Володя Вишневский остался все таким же романтиком. Причем у него «романтизм» был вполне сознательным. Шиллер, Виктор Гюго, молодой Горький, по его мнению, гораздо полнее выражают сущность жизни, ощущают ее пульс, чем Гете, Флобер и Лесков. Его лозунгом оставались слова: «Безумство храбрых вот мудрость жизни». И эта мысль о «безумстве храбрых» сплеталась у него с понятием «юродства проповеди» у апостола Павла. Как можно больше безумства! Как можно больше юродства — и мир будет спасен. «Ибо не красотой, а безумием спасается мир», — писал он в одном своем реферате.

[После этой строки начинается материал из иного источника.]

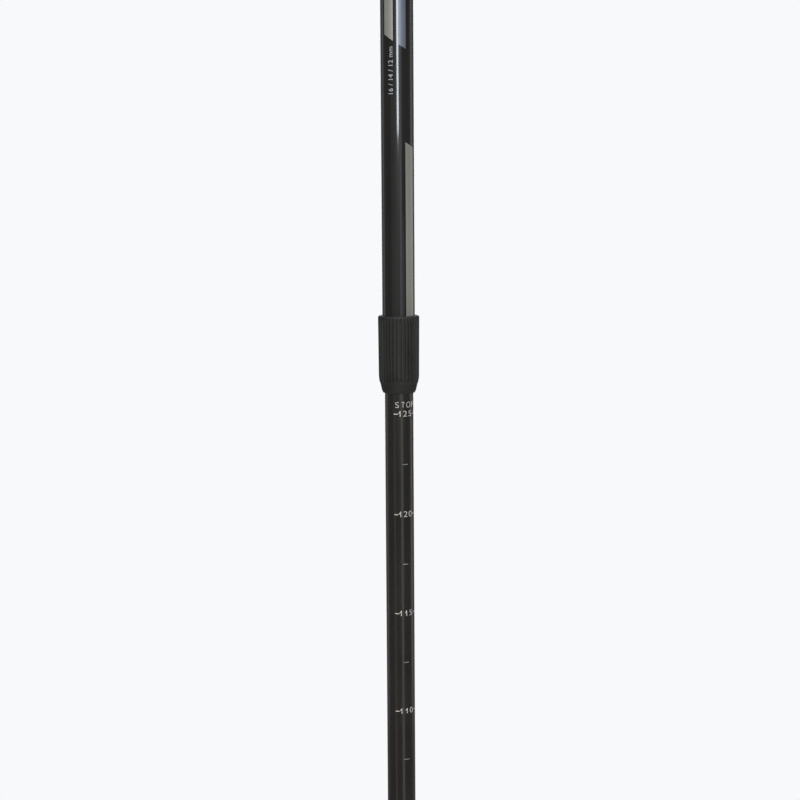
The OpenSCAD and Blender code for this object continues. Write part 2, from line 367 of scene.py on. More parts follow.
class Wiring:
    """A material under construction: its node tree, its shader and short ways to add to them."""

    def __init__(self, name: str) -> None:
        """Starts a material.

        Args:
            name: the material's name.
        """
        self.material = bpy.data.materials.new(name)
        self.material.use_nodes = True
        self.tree = self.material.node_tree
        self.shader = next(n for n in self.tree.nodes if n.type == "BSDF_PRINCIPLED")

    def add(self, kind: str, inputs: dict[str | int, Any], **settings: Any) -> bpy.types.Node:
        """Adds a node.

        Args:
            kind: the node's type name.
            inputs: a value, or another node's output, for each named or numbered input.
            settings: the node's own properties.

        Returns:
            The new node.
        """
        node = self.tree.nodes.new(kind)
        for name, value in settings.items():
            setattr(node, name, value)
        for key, value in inputs.items():
            self.put(node.inputs[key], value)
        return node

    def put(self, socket: bpy.types.NodeSocket, value: Any) -> None:
        """Links an output to a socket, or sets the socket's own value.

        Args:
            socket: the input to fill.
            value: another node's output, or a plain value.
        """
        if isinstance(value, bpy.types.NodeSocket):
            self.tree.links.new(value, socket)
        else:
            socket.default_value = value

    def math(self, operation: str, *values: Any) -> bpy.types.NodeSocket:
        """Result of a Math node on numbers or outputs."""
        return self.add("ShaderNodeMath", dict(enumerate(values)), operation=operation).outputs[0]

    def scaled(self, size: tuple[float, float, float], source: str = "Object") -> bpy.types.NodeSocket:
        """Scales a piece's coordinates.

        Args:
            size: millimetres that become one unit along each axis.
            source: which coordinates to scale.

        Returns:
            The scaled coordinates.
        """
        coordinates = self.add("ShaderNodeTexCoord", {}).outputs[source]
        scale = tuple(1.0 / (s * MM) for s in size)
        return self.add("ShaderNodeMapping", {"Vector": coordinates, "Scale": scale}).outputs[0]

    def noise(self, size: tuple[float, float, float], detail: float = 3.0) -> bpy.types.NodeSocket:
        """Cloudy pattern of 0..1 whose patches are `size` millimetres."""
        inputs = {"Vector": self.scaled(size), "Scale": 1.0, "Detail": detail}
        return self.add("ShaderNodeTexNoise", inputs).outputs[0]

    def ranged(
        self, value: Any, low: float, high: float, out: tuple[float, float] = (0.0, 1.0)
    ) -> bpy.types.NodeSocket:
        """A value mapped from low..high to the range `out`, and held inside it."""
        inputs = {"Value": value, "From Min": low, "From Max": high, "To Min": out[0], "To Max": out[1]}
        return self.add("ShaderNodeMapRange", inputs).outputs[0]

    def mixed(self, amount: Any, first: Any, second: Any) -> bpy.types.NodeSocket:
        """Blends two colours.

        Args:
            amount: 0 where the first colour shows, and 1 where the second does.
            first, second: the colours, or outputs that give them.

        Returns:
            The blended colour.
        """
        colours = [c if isinstance(c, bpy.types.NodeSocket) else (*c, 1.0) for c in (first, second)]
        node = self.add("ShaderNodeMix", {0: amount, 6: colours[0], 7: colours[1]}, data_type="RGBA")
        return node.outputs[2]


@dataclass(frozen=True)
class Finish:
    """One surface finish of the pole: its colours, its gloss, and the relief of its grain.

    dark and light are the two base colours that cloudy patches of patch_size blend between, rough
    is the range of roughness, grain_size the size of the grain in millimetres and relief its
    height. Cells and weave get painted shade in the hollows of their relief. The crest colour is a
    lighter colour laid in patches on rib crests, on a piece that has the crest weight attribute.
    """

    name: str
    slot: str
    dark: Colour
    light: Colour
    rough: tuple[float, float]
    grain: Grain
    grain_size: float
    relief: float
    patch_size: float = 9.0
    metallic: float = 0.0
    specular: float = 0.5
    coat: float = 0.0
    coat_roughness: float = 0.1
    sheen: float = 0.0
    worn: Colour | None = None

    def material(self) -> bpy.types.Material:
        """The finish's material, made on first use."""
        found = bpy.data.materials.get(self.name)
        return found if found else self._make()

    def _make(self) -> bpy.types.Material:
        """Builds the node tree.

        Returns:
            The new material.
        """
        hollow_shade, crest_share = 0.45, 0.5
        w = Wiring(self.name)
        relief = self._relief(w)
        patches = w.noise((self.patch_size,) * 3)
        colour = w.mixed(w.ranged(patches, 0.35, 0.65), self.dark, self.light)
        # Painted shade: in cells and weave the hollows of the relief take a darker copy of the dark colour.
        if self.grain in (Grain.WOVEN, Grain.CELLS):
            shade = tuple(c * hollow_shade for c in self.dark)
            colour = w.mixed(w.ranged(relief, 0.0, 0.5), shade, colour)
        # Rib crests are lightened in patches towards the finish's crest colour, by the per-point crest
        # weight.
        if self.worn:
            wear = w.add("ShaderNodeAttribute", {}, attribute_name="wear").outputs["Fac"]
            crest_amount = w.math("MULTIPLY", wear, crest_share)
            amount = w.math("MULTIPLY", crest_amount, w.ranged(patches, 0.4, 0.7, (0.3, 1.0)))
            colour = w.mixed(amount, colour, self.worn)
        fine = w.noise((self.grain_size * 4,) * 3, 2.0)
        w.put(w.shader.inputs["Base Color"], colour)
        w.put(w.shader.inputs["Roughness"], w.ranged(w.math("ADD", patches, fine), 0.7, 1.3, self.rough))
        bump = w.add("ShaderNodeBump", {"Height": relief, "Distance": self.relief * MM, "Strength": 1.0})
        w.put(w.shader.inputs["Normal"], bump.outputs[0])
        w.shader.inputs["Metallic"].default_value = self.metallic
        w.shader.inputs["Specular IOR Level"].default_value = self.specular
        w.shader.inputs["Coat Weight"].default_value = self.coat
        w.shader.inputs["Coat Roughness"].default_value = self.coat_roughness
        w.shader.inputs["Sheen Weight"].default_value = self.sheen
        w.shader.inputs["Sheen Roughness"].default_value = 0.4
        return w.material

    def _relief(self, w: Wiring) -> bpy.types.NodeSocket:
        """Makes the grain.

        Args:
            w: the material's wiring.

        Returns:
            Height of the grain, 0..1.
        """
        g, line_length, ring_width = self.grain_size, 150.0, 60.0
        if self.grain is Grain.DRAWN:
            return w.noise((g, g, g * line_length), 2.0)
        if self.grain is Grain.TURNED:
            return w.noise((g * ring_width, g * ring_width, g), 2.0)
        if self.grain is Grain.CELLS:
            inputs = {"Vector": w.scaled((g, g, g)), "Scale": 1.0}
            return w.ranged(w.add("ShaderNodeTexVoronoi", inputs).outputs[0], 0.1, 0.7)
        if self.grain is Grain.WOVEN:
            return self._weave(w)
        return w.noise((g, g, g), 4.0)

    def _weave(self, w: Wiring) -> bpy.types.NodeSocket:
        """Twill: |sin| ribs across the width, broken by a slanting sine along the length.

        Args:
            w: the material's wiring.

        Returns:
            Height of the yarns, 0..1.
        """
        split = w.add("ShaderNodeSeparateXYZ", {0: w.scaled((self.grain_size,) * 3, "UV")})
        across, along = split.outputs[0], split.outputs[1]
        ribs = w.math("ABSOLUTE", w.math("SINE", w.math("MULTIPLY", across, math.pi)))
        slant = w.math("ADD", along, w.math("MULTIPLY", w.math("PINGPONG", across, 4.0), 0.5))
        floats = w.ranged(w.math("SINE", w.math("MULTIPLY", slant, 2.0 * math.pi)), -1.0, 1.0, (0.25, 1.0))
        return w.math("MULTIPLY", ribs, floats)


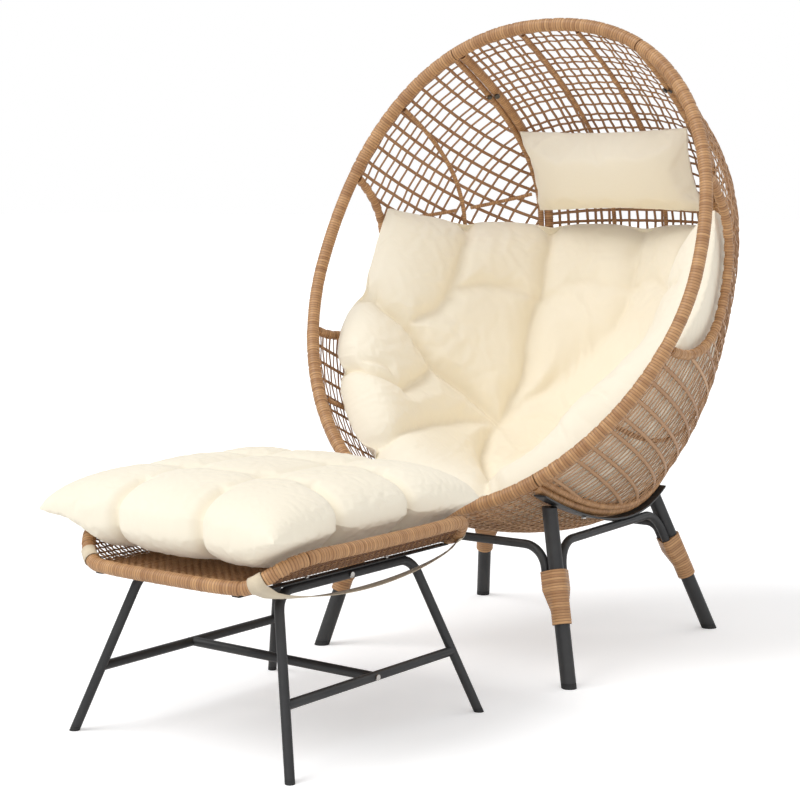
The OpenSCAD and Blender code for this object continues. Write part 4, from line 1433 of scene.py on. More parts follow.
    def wind_tubes(self) -> None:
        """Wind the tubes and ribs of the shell."""
        s = np.linspace(1.0, -1.0, 500)
        rib_inside = self.weave_half + self.rib_r + 0.3
        for side, word in ((1, "right"), (-1, "left")):
            mirror = np.array([side, 1.0, 1.0])
            seam = self.form.point(np.full_like(s, self.seam_x), s)
            outer = self.form.point(np.full_like(s, self.seam_x + 1), s)
            inner = self.form.point(np.full_like(s, self.seam_x - 1), s)
            beside = unit(outer - inner)
            middle_rib = self.form.inside(np.full_like(s, self.rib_xs[0]), s, rib_inside)
            side_rib = self.form.inside(np.full_like(s, self.rib_xs[1]), s, rib_inside)
            window = self.form.point(np.full_like(s, self.window_x), 0.997 * s)
            paths = {
                f"center_tube_{word}": (seam, self.seam_r, 14),
                f"side_tube_{word}": (seam + (self.seam_r + self.gap + self.side_r) * beside, self.side_r, 12),
                f"center_rib_{word}": (middle_rib, self.rib_r, 10),
                f"side_rib_{word}": (side_rib, self.rib_r, 10),
                f"window_tube_{word}": (window, self.window_r, 12),
            }
            for count, (name, (path, radius, sides)) in enumerate(paths.items()):
                winding = Winding(radius - 0.6, seed=40 + count + 5 * side, sides=sides, pitch=6.2)
                raised = self.window_wraps if name.startswith("window") else None
                stock = winding.build(path * mirror, raised)
                mesh = stock.mesh(name)
                place_piece(f"{name}_winding", mesh, self.finishes.winding, Body.CHAIR, [name])

    @staticmethod
    def window_wraps(places: np.ndarray) -> np.ndarray:
        """How far the ends of the weave stand out over a window's tube.

        Args:
            places: distances along the tube.

        Returns:
            Distances, in millimetres.
        """
        return np.where((places % 31.0) < 19.0, 1.5, 0.0)

    def wind_bands(self) -> None:
        """Wind the strand bands that cross the panels inside, behind the head."""
        for word, spans in (
            ("center", ((-225.0, -81.5), (-68.5, 68.5), (81.5, 225.0))),
            ("right", ((268.0, 375.0), (395.0, 450.0))),
            ("left", ((-268.0, -375.0), (-395.0, -450.0))),
        ):
            stock = MeshStock()
            for k, (start, end) in enumerate(spans):
                xs = np.linspace(start, end, 30)
                s = np.array([self.place_at_height(x) for x in xs])
                path = self.form.inside(xs, s, self.weave_half + 5.0 + 2.0)
                Winding(4.6, seed=70 + k, sides=10, pitch=5.8, across=(0.0, 0.0, 1.0)).build(path, stock=stock)
            name = f"{word}_band"
            mesh = stock.mesh(name)
            place_piece(f"{name}_winding", mesh, self.finishes.winding, Body.CHAIR, [name])

    def place_at_height(self, x: float) -> float:
        """Place of the band on the shell's curve at a distance from the middle plane.

        Args:
            x: distance from the middle plane, in millimetres.

        Returns:
            The place, -1 to 1.
        """
        s = np.linspace(0.0, 1.0, 400)
        z = self.form.point(np.full_like(s, x), s)[:, 2]
        level = self.band_z
        if abs(x) > self.seam_x:
            level = float(np.interp(abs(x), self.side_span, self.side_band_z))
        return float(np.interp(level, z, s))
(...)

В философском смысле это было очень близко к экзистенциализму (тогда мы этого термина еще не знали), т. к. по его мнению безумство, юродство лежит в основе мира. Политически это воплощалось в идеологии эсеровской партии. Володя после некоторого периода блужданий осознал себя эсером и лелеял мысль о воссоздании этой партии. Марксизм для него был ненавистен; он его сравнивал с писцом из романа Новалиса «Генрих фон Офтердинген», тогда как романтическое народничество было для него воплощением прекрасной «Басни» из этого же романа. Свою теорию он применял и к тогдашней политической ситуации. «Конечно, бороться одновременно с фашизмом и большевизмом, бросать им вызов — с точки зрения ходячей политической мудрости безумие, но в политике и всегда побеждает безумие. Жанна д'Арк, Лютер, Томас Мюнцер — были безумцами, потому они и победили». Его старые друзья из института Покровского, однако, его сторонились; русский мужичок почитает юродивых, но самому ему юродство не свойственно — слишком много в нем «себе на уме», житейского здравого смысла. Да и ежовщина их напугала: они прекратили решительно всякую политическую деятельность. Со мной и Борисом они еще иногда (очень редко) встречались; однако Володю (этого «одержимого») просто боялись. Герценовцы тоже все ушли в личную жизнь.